Last weekend I went to a place far away that I’d never been before and sat in silence for two days in a small room with people I’d never met. All of us who find ourselves in that kind of predicament — even if we’ve done it a hundred times — are a bit uncomfortable at the outset. First, we don’t know the people we are sitting with, we don’t know what will happen, we don’t know what we are doing, and we aren’t able to talk about what is bothering us.
So when it was over, we went around the room and said our names and gave a parting word or two. What I said was that, no matter what we presumed about the strangers sitting next to us, everyone in the room had been sitting in a world of hurt. It is a guarantee.
No matter what, we hurt. We have trouble in our lives. We have pain. We have pain even when there’s no pain because the things we cherish won’t last. This universal suffering, this eternal ache, is our greatest blessing, in a way, because through it we realize that we are not different, we are not better or worse, we are not special or chosen, we are just alike, and this recognition allows us to get over ourselves and care deeply for one another. Very few realize it, and so we live at war, wars big and small, public and private, and they go on forever. Our world is a world of hurt. It is a guarantee.

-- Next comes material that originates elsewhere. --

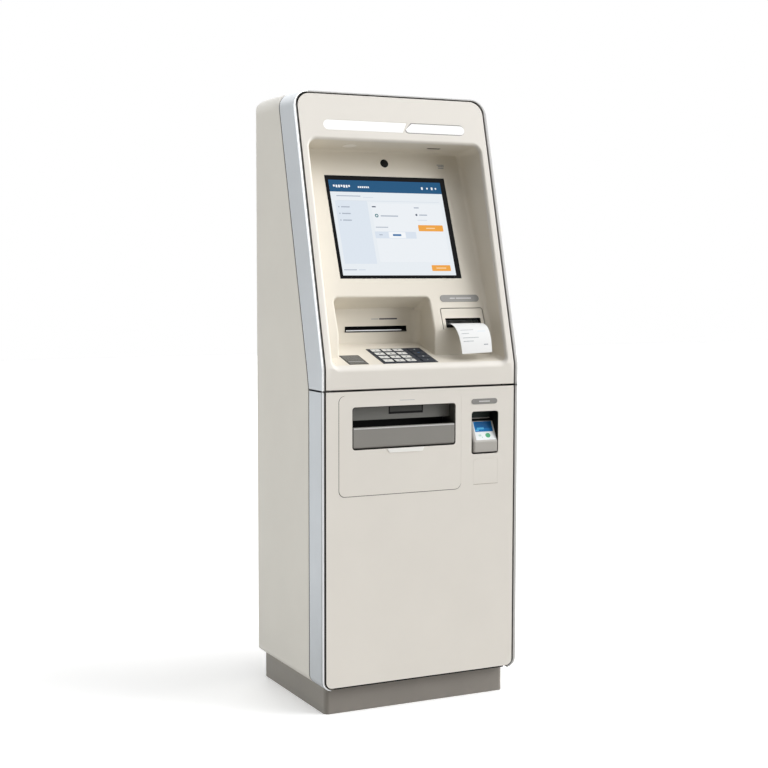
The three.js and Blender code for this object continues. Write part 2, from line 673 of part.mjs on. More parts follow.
function addKeys() {
  for (let n = 0; n < 12; n++) {
    const [x, y] = keyCentre(n % 3, Math.floor(n / 3));
    add("key_" + (n + 1), keyCap(KEY.width), STEEL, shelfFrame).position.set(x, y, 0);
  }
  for (let row = 0; row < 4; row++) {
    const [x, y] = functionKeyCentre(row);
    add("function_key_" + (row + 1), keyCap(KEY.functionWidth), DARK_KEY, shelfFrame).position.set(x, y, 0);
  }
}

function readerPlate() {
  const p = READER_PLATE;
  const plate = box(p.left, p.right, p.front, p.back, -6, 0.8);
  return cut(plate, box(p.left + 8, p.right - 8, p.front + 8, p.front + 30, 0, 2));
}

// ---------- screen, camera and sign ----------
function touchGlass() {
  return prismY(screenOutline(GAP), -0.6, 2.6, 2);
}

function monitorHousing() {
  const half = SCREEN.width / 2 + 10;
  const [low, high] = [SCREEN.low - 10, SCREEN.low + SCREEN.height + 10];
  const body = box(SCREEN.centre - half, SCREEN.centre + half, SKIN + GAP, 34, low, high);
  const rear = box(SCREEN.centre - 110, SCREEN.centre + 110, 33, 46, low + 50, high - 50);
  return join(body, rear);
}

function cameraLens() {
  const r = CAMERA.radius - GAP;
  const profile = [
    [0, -22],
    [r - 1, -22],
    [r - 1, 0],
    [r, 0],
    [r, 0.6],
    [r * 0.75, 2.2],
    [0, 3],
  ].map(([x, y]) => new THREE.Vector2(x, y));
  const turned = new THREE.LatheGeometry(profile, 24);
  return solidFrom(turned.rotateX(Math.PI).translate(CAMERA.x, 0, CAMERA.t));
}

// ---------- receipt printer ----------
function printerBezel() {
  const p = PRINTER;
  const g = 0.8;
  const s = PRINTER_SLOT;
  const plate = prismY(rounded(p.left + g, p.right - g, p.low, p.high - g, [0, 0, 6, 6]), 0, SKIN, 4);
  const throat = prismY(rounded(s.left - 3, s.right + 3, s.low - 3, s.high + 3, 2), 2, 16, 2);
  const slot = prismY(rounded(s.left, s.right, s.low, s.high, 1.5), -5, 30, 2);
  return cut(join(plate, throat), slot);
}

function printerBody() {
  const [left, right] = [PRINTER.left + 4, PRINTER.right - 4];
  const sideShape = polygon([
    [-132, 936],
    [-12, 936],
    [-12, 1030],
    [-100, 1030],
    [-118, 1000],
    [-132, 1000],
  ]);
  const cheeks = [left, right - 3].map((x) => prismX(sideShape, x, x + 3));
  const floor = box(left, right, -132, -12, 936, 939);
  const rear = box(left, right, -15, -12, 936, 1030);
  const bores = [
    cylinder("x", 3.6, left - 5, right + 5, [PAPER_ROLL.y, PAPER_ROLL.z], 12),
    cylinder("x", 3.6, left - 5, right + 5, [PLATEN.y, PLATEN.z], 12),
  ];
  return cut(join(cheeks[0], cheeks[1], floor, rear), ...bores);
}

function roller(radius, sides) {
  const [left, right] = [PRINTER.left + 8, PRINTER.right - 8];
  const drum = cylinder("x", radius, left, right, [0, 0], sides);
  const shaft = cylinder("x", 3, left - 3.5, right + 3.5, [0, 0], 12);
  return join(drum, shaft);
}

// The printed slip comes out of the slot, curls over and hangs down in front of it.
function receiptPaper() {
  const [y0, z0] = onPanel(-4, 20);
  const path = new THREE.CubicBezierCurve(
    new THREE.Vector2(y0, z0),
    new THREE.Vector2(y0 - 42, z0 + 9),
    new THREE.Vector2(-200, 985),
    new THREE.Vector2(-203, 914),
  );
  const middle = path.getPoints(14);
  const thick = 0.5;
  const offset = (side) =>
    middle.map((point, n) => {
      const along = path.getTangent(n / 14);
      return [point.x - along.y * side * thick, point.y + along.x * side * thick];
    });
  const outline = polygon([...offset(0.5), ...offset(-0.5).reverse()]);
  return prismX(outline, PRINTER_SLOT.left + 3.5, PRINTER_SLOT.right - 3.5);
}

// ---------- lower door ----------
function lowerDoor() {
  const side = HALF_WIDTH - TRIM.wide - PANEL_GAP;
  const [low, high] = [HOUSING_BOTTOM + 6, SEAM - 3];
  const [y0, y1] = [FRONT + INSET, FRONT + 22];
  const outline = (shrink) =>
    rounded(-side + shrink, side - shrink, low + shrink, high - shrink, [17 - shrink, 17 - shrink, 1, 1]);
  const pan = cut(prismY(outline(0), y0, y1, 5), prismY(outline(2), y0 + SKIN, y1 + 5, 5));
  const module = prismY(rounded(MODULE.left, MODULE.right, MODULE.low, MODULE.high, MODULE.radius), -300, 0);
  const card = prismY(rounded(CARD.left, CARD.right, CARD.low, CARD.high, CARD.radius), -300, 0, 4);
  const lock = prismY(rounded(LOCK.left, LOCK.right, LOCK.low, LOCK.high, 0), -300, 0);
  const knuckle = [110, 440, 790].map((z) =>
    box(DOOR_AXIS.x - 6, DOOR_AXIS.x + 8, DOOR_AXIS.y - 5.5, DOOR_AXIS.y + 6, z - 12, z + 12),
  );
  const bore = cylinder("z", HINGE_PIN.bore, 60, 850, [DOOR_AXIS.x, DOOR_AXIS.y], 16);
  return cut(join(cut(pan, module, card, lock), ...knuckle), bore);
}

function modulePanel() {
  const m = MODULE;
  const [wide, fine] = [1.6, 0.35]; // gaps: the low and left edges show, the others hardly
  const outline = (shrink) =>
    rounded(m.left + shrink, m.right - shrink, m.low + shrink, m.high - shrink, m.radius - shrink);
  const face = rounded(m.left + wide, m.right - fine, m.low + wide, m.high - fine, m.radius - fine);
  const plate = prismY(face, FRONT + INSET, FRONT + INSET + SKIN);
  const edge = cut(
    prismY(outline(4), FRONT + 4, FRONT + 16, 4),
    prismY(outline(7), FRONT, FRONT + 20, 4),
  );
  const tray = prismY(rounded(TRAY.left, TRAY.right, TRAY.low, TRAY.high, TRAY.radius), -300, 0, 4);
  return cut(join(plate, edge), tray);
}

function trayHousing() {
  const [left, right, low, high] = [TRAY.left - 4, TRAY.right + 4, TRAY.low - 6, SHUTTER.top];
  const front = FRONT + INSET + SKIN + GAP;
  const outer = box(left, right, front, -150, low, high);
  const inner = box(left + 2.5, right - 2.5, front - 1, -152.5, low + 2.5, high - 2.5);
  return cut(outer, inner);
}

function trayFlap() {
  const { axisY, axisZ, round, gap } = FLAP;
  const profile = new THREE.Shape();
  profile.moveTo(axisY + round, axisZ);
  profile.lineTo(axisY + round, TRAY.flapTop);
  profile.lineTo(axisY - round + 1.2, TRAY.flapTop);
  profile.lineTo(axisY - round, TRAY.flapTop - 1.2);
  profile.lineTo(axisY - round, axisZ);
  profile.absarc(axisY, axisZ, round, Math.PI, 2 * Math.PI);
  const [left, right] = [TRAY.left + gap, TRAY.right - gap];
  const corners = prismY(rounded(left, right, TRAY.low + gap, TRAY.high, TRAY.radius), -300, 0, 4);
  return prismX(profile, left, right, 6).intersect(corners);
}

function cashShutter() {
  const plate = box(TRAY.left + 1, TRAY.right - 1, SHUTTER.y, SHUTTER.y + 2.5, SHUTTER.low, SHUTTER.high);
  return cut(plate, box(-83, 16, SHUTTER.y - 1, SHUTTER.y + 1, 776.5, 800));
}

// The reader's body fills the opening; its nose slopes forward and its mouth is above the nose.
function cardReader() {
  const g = 1.3;
  const [left, right] = [CARD.left + g, CARD.right - g];
  const [low, high] = [CARD.low + g, CARD.high - g];
  const profile = polygon([
    [NOSE.rear, low],
    [FRONT + INSET, low],
    [FRONT + INSET, NOSE.slopeLow],
    [NOSE.slopeBack, NOSE.slopeHigh],
    [NOSE.rear, NOSE.slopeHigh],
  ]);
  const nose = prismX(profile, NOSE.left, right);
  const rear = box(left, right, NOSE.rear - 3, -150, low, high);
  const slotBlock = box(NOSE.left + 3, right - 4, NOSE.rear - 6, -150, NOSE.slopeHigh + 6, high);
  const slot = box(NOSE.left + 8, right - 9, -200, -160, NOSE.slopeHigh + 12, NOSE.slopeHigh + 15);
  const cheek = box(left, left + 2, -215, -150, low, high);
  const roof = box(left, right, -215, -150, high - 2, high);
  const sill = box(left, NOSE.left + 1, -215, -150, low, low + 2);
  const corners = prismY(rounded(left, right, low, high, CARD.radius - g), -300, 0, 4);
  return cut(join(nose, rear, slotBlock, cheek, roof, sill), slot).intersect(corners);
}

// A flush flap whose top edge is rounded about its hinge axis.
function lockCover() {
  const g = 0.3;
  const round = SKIN / 2;
  const axisY = FRONT + INSET + round;
  const profile = new THREE.Shape();
  profile.moveTo(axisY - round, LOCK.low + 4 * g);
  profile.lineTo(axisY + round, LOCK.low + 4 * g);
  profile.absarc(axisY, LOCK.high - g - round, round, 0, Math.PI);
  return prismX(profile, LOCK.left + g, LOCK.right - g, 6);
}

function doorLock() {
  const barrel = cylinder("y", CYLINDER_LOCK.radius, -214, -186, [0, 0], 24);
  const cam = box(-8, 8, -187, -183, -8, 38);
  const keyway = box(-1.2, 1.2, -220, -209, -6, 6);
  return cut(join(barrel, cam), keyway);
}

// ---------- assembly ----------
add("plinth", plinth(), PLINTH_PAINT);
add("base_plate", basePlate(), ZINC);
add("cabinet_shell", cabinetShell(), PAINT);
add("upper_trim", upperTrim(), SILVER);
add("lower_trim", lowerTrim(), SILVER);
add("back_panel", backPanel(), PAINT);
add("mains_inlet", mainsInlet(), BLACK);
add("mid_shelf", midShelf(), ZINC);
add("safe_body", safeBody(), SAFE_PAINT);
add("safe_door", safeDoor(), SAFE_PAINT);
for (let level = 0; level < 3; level++) add("cash_cassette_" + (level + 1), cassette(level), GREY);
add("cash_dispenser", cashDispenser(), ZINC);
add("pc_box", pcBox(), BLACK);
add("fan_rotor", fanRotor(), BLACK).position.set(FAN.x, 0, FAN.z);
add("fascia_hinge_pin", fasciaHingePin(), STEEL);
add("door_hinge_pin", doorHingePin(), STEEL);

add("fascia_frame", fasciaFrame(), PAINT);
add("recess_walls", recessWalls(), PAINT);
add("display_panel", displayPanel(), PAINT);
add("cash_alcove", cashAlcove(), PAINT);
add("slot_bezel", slotBezel(), SILVER);
const [longSign, shortSign] = signOutlines(0);
add("sign_lens_left", prismY(longSign, INSET + 0.3, 16), LENS_WHITE, leanFrame);
add("sign_lens_right", prismY(shortSign, INSET + 0.3, 16), LENS_WHITE, leanFrame);
add("touch_glass", touchGlass(), GLASS, panelFrame);
add("monitor_housing", monitorHousing(), BLACK, panelFrame);
add("camera_lens", cameraLens(), BLACK, panelFrame);
add("keypad_shelf", keypadShelf(), PAINT, shelfFrame);
add("keypad_frame", keypadFrame(), DARK_KEY, shelfFrame);
addKeys();
add("reader_plate", readerPlate(), GREY, shelfFrame);
add("printer_bezel", printerBezel(), PAINT, panelFrame);
add("printer_body", printerBody(), ZINC);
add("paper_roll", roller(PAPER_ROLL.radius, 28), PAPER).position.set(0, PAPER_ROLL.y, PAPER_ROLL.z);
add("platen_roller", roller(PLATEN.radius, 16), BLACK).position.set(0, PLATEN.y, PLATEN.z);
add("receipt_paper", receiptPaper(), PAPER);

add("lower_door", lowerDoor(), PAINT);
add("module_panel", modulePanel(), PAINT);
add("tray_housing", trayHousing(), BLACK);
add("tray_flap", trayFlap(), GREY);
add("cash_shutter", cashShutter(), GREY);
add("card_reader", cardReader(), GREY);
add("lock_cover", lockCover(), PAINT);
add("door_lock", doorLock(), STEEL).position.set(CYLINDER_LOCK.x, 0, CYLINDER_LOCK.z);

export default machine;
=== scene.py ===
"""A free-standing cash machine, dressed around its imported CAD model. Lengths are in millimetres until
they reach a mesh, which is in metres. +X is right, +Y is back and +Z is up, as in the CAD model."""
from math import atan2, cos, hypot, pi, radians, sin, tan

import bmesh
import bpy
from mathutils import Matrix, Vector
from mathutils.geometry import tessellate_polygon


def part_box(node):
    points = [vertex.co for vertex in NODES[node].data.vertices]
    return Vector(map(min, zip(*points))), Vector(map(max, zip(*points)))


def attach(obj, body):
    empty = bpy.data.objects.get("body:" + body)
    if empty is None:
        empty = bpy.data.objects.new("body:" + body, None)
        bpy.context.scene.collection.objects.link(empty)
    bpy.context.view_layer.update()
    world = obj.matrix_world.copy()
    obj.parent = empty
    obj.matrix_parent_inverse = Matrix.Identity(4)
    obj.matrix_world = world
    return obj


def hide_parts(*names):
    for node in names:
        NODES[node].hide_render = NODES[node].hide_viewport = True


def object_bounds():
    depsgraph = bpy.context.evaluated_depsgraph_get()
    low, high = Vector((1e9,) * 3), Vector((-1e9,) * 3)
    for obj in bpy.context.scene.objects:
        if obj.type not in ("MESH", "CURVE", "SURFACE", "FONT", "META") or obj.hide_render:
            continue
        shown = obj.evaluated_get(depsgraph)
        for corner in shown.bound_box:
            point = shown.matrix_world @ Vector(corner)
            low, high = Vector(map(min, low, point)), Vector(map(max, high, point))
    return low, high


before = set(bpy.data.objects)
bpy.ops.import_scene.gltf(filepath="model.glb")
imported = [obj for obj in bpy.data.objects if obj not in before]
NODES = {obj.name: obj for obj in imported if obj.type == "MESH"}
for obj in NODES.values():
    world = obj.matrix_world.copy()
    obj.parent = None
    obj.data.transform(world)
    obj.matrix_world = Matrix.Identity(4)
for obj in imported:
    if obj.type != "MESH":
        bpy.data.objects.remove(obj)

CAD_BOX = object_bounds()
MM = 0.001
QUARTER = pi / 2

# ---------- the CAD model's dimensions, in millimetres ----------
HALF_WIDTH = CAD_BOX[1].x / MM
FRONT = CAD_BOX[0].y / MM
TOP = CAD_BOX[1].z / MM
KINK = 892  # the height where the upright front starts to lean
TOP_SETBACK = 187
LEAN = atan2(TOP_SETBACK, TOP - KINK)
SEAM = 835  # the height where the door meets the fascia
SEAM_GAP = 1.8
SKIN_DEPTH = 1.5  # from the trim's front back to the painted front
SIDE = 273.5  # half the width of the painted front
LIP_RADIUS, LOW_LIP_EXTRA = 8, 10
PANEL_Y, PANEL_Z, PANEL_TILT = -146, 1003, radians(20.9)
PANEL_FOOT = -27  # the bend below the leaning panel
FOOT_SLOPE = 0.037
SHELF_Y, SHELF_Z, SHELF_TILT = -212, 898.5, radians(16)
COLUMN_FOOT = -158  # where the shelf meets the wall beside the pocket


def on_slope(s, d):
    """Y and Z on the leaning front, s along the slope and d behind it."""
    return (
        FRONT + s * sin(LEAN) + d * cos(LEAN),
        KINK + s * cos(LEAN) - d * sin(LEAN),
    )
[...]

There is a kind of standard-issue biography among spiritual entrepreneurs that goes something like this: “From an early age I knew that I was different. Teachers recognized that I was spiritually gifted. I possessed a profound awareness that I was meant to do something special. I decided to go out into the world and share what I was born to do.”
From an early age, know that you are not different.
Being different has not been a transformative experience for me. Neither was it the experience of Buddha, who from an early age knew that he was not different. His spiritual awakening began when he left the phony shelter of his delusions and realized that he would get old, get sick, and die. Like the rest of us, he had no special gift, no deferment, no way out or around reality. This stone-cold clarity is the root of wisdom and the source of compassion.
I offer this up today so that we can be a bit less uncomfortable in the days ahead. So that we can experience things in a new way. We can be tolerant of one another. We can be generous. We can be forgiving. We can be at ease in a crowded airport, house or kitchen. We can clasp hands around the table, giving thanks not only for life’s abundance, but for its scarcity, its brevity, and its painful guarantee of impermanence. Until we realize that we are not different, we can never, even for one moment, come together in grace.